The listing beneath should be written out in full, exactly as shown.

━━━ Given material

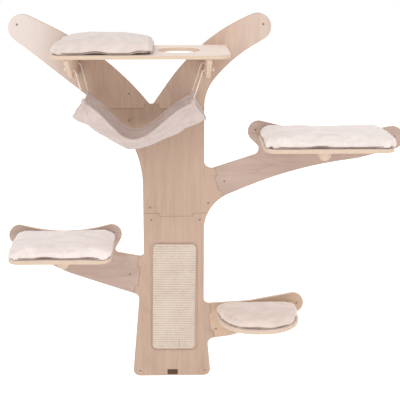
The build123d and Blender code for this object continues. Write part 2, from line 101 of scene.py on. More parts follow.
def tube(points, radius, sides=10, closed=False):
    """Verts and faces of a round tube; radius is a number or a function of the share along."""
    count = len(points)
    verts, faces = [], []
    normal = None
    for i, point in enumerate(points):
        after = points[(i + 1) % count] if closed else points[min(count - 1, i + 1)]
        before = points[i - 1] if closed or i else points[0]
        forward = (after - before).normalized()
        if normal is None:
            normal = forward.orthogonal().normalized()
        normal = (normal - forward * normal.dot(forward)).normalized()
        side = forward.cross(normal)
        size = radius(i / max(1, count - 1)) if callable(radius) else radius
        for k in range(sides):
            a = 2 * math.pi * k / sides
            verts.append(point + (normal * math.cos(a) + side * math.sin(a)) * size)
    faces += grid_faces(count, sides, wrap_rows=closed, wrap_columns=True)
    if not closed:
        faces.append(tuple(range(sides))[::-1])
        faces.append(tuple(range((count - 1) * sides, count * sides)))
    return verts, faces


def join_tubes(name, tubes):
    """One object from several sets of verts and faces."""
    verts, faces = [], []
    for tube_verts, tube_faces in tubes:
        base = len(verts)
        verts += tube_verts
        faces += [tuple(base + k for k in face) for face in tube_faces]
    return new_mesh_object(name, verts, faces)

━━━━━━

[Worked answer]
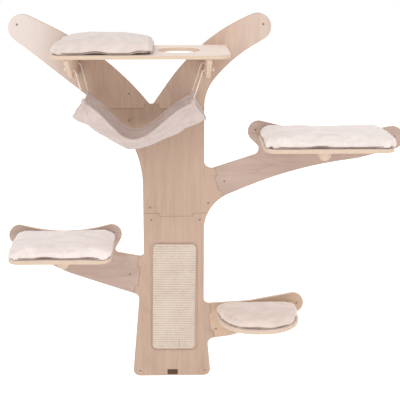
The build123d and Blender code for this object continues. Write part 2, from line 101 of scene.py on. More parts follow.
def tube(points, radius, sides=10, closed=False):
    """Verts and faces of a round tube; radius is a number or a function of the share along."""
    count = len(points)
    verts, faces = [], []
    normal = None
    for i, point in enumerate(points):
        after = points[(i + 1) % count] if closed else points[min(count - 1, i + 1)]
        before = points[i - 1] if closed or i else points[0]
        forward = (after - before).normalized()
        if normal is None:
            normal = forward.orthogonal().normalized()
        normal = (normal - forward * normal.dot(forward)).normalized()
        side = forward.cross(normal)
        size = radius(i / max(1, count - 1)) if callable(radius) else radius
        for k in range(sides):
            a = 2 * math.pi * k / sides
            verts.append(point + (normal * math.cos(a) + side * math.sin(a)) * size)
    faces += grid_faces(count, sides, wrap_rows=closed, wrap_columns=True)
    if not closed:
        faces.append(tuple(range(sides))[::-1])
        faces.append(tuple(range((count - 1) * sides, count * sides)))
    return verts, faces


def join_tubes(name, tubes):
    """One object from several sets of verts and faces."""
    verts, faces = [], []
    for tube_verts, tube_faces in tubes:
        base = len(verts)
        verts += tube_verts
        faces += [tuple(base + k for k in face) for face in tube_faces]
    return new_mesh_object(name, verts, faces)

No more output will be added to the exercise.